At the same time, faculty and employees across all levels of NSHE have bristled for months or even years at limited advancement opportunities and small, often irregular pay increases that have now been swallowed up by surging inflation and runaway housing costs. That includes both a new 1 percent merit raise pool that has also limited hiring budgets for Nevada institutions, as well as a 1 percent cost-of-living increase approved by lawmakers last year. 

“The role that our contingent faculty have in our work is the bedrock of our successes as an institution,” Appel said. “Shouldn’t questions of compensation, workload and workplace safeguards, and supports for them, be forefront in our work of imagining an equitable teaching university?”

At meetings with faculty discussing the name change, administrators have so far avoided directly addressing compensation issues — Appel described it as having “not seemed to be part of this grand imagining.”

In addressing how the change could affect faculty, Pollard told The Nevada Independent that the switch to university would validate the pride in the mission of Nevada State as a teaching institution, as well as boost recruitment opportunities by shedding the dominant perception of “college” as either a community college or liberal arts college. 

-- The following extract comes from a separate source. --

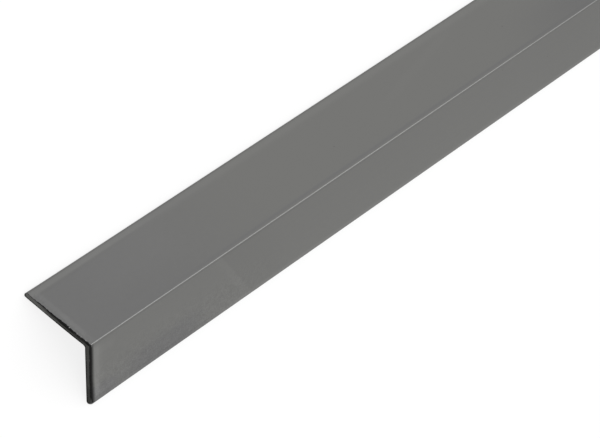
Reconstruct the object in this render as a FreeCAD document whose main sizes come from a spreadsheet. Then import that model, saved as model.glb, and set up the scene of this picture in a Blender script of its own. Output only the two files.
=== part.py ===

“I think the fact that Nevada State University has the ability to help validate the work they do, help them expand their ability to recruit the best talent to join them, and I think at the end of the day, it also has the ability to help recruit more students at institutions,” Pollard said. “I think that's a win for our faculty.”

Update: 9/9/2022 at 1:05 p.m. - This story was updated to include additional details of Friday’s Board of Regents meeting, including a vote to delay discussion of a name change until December.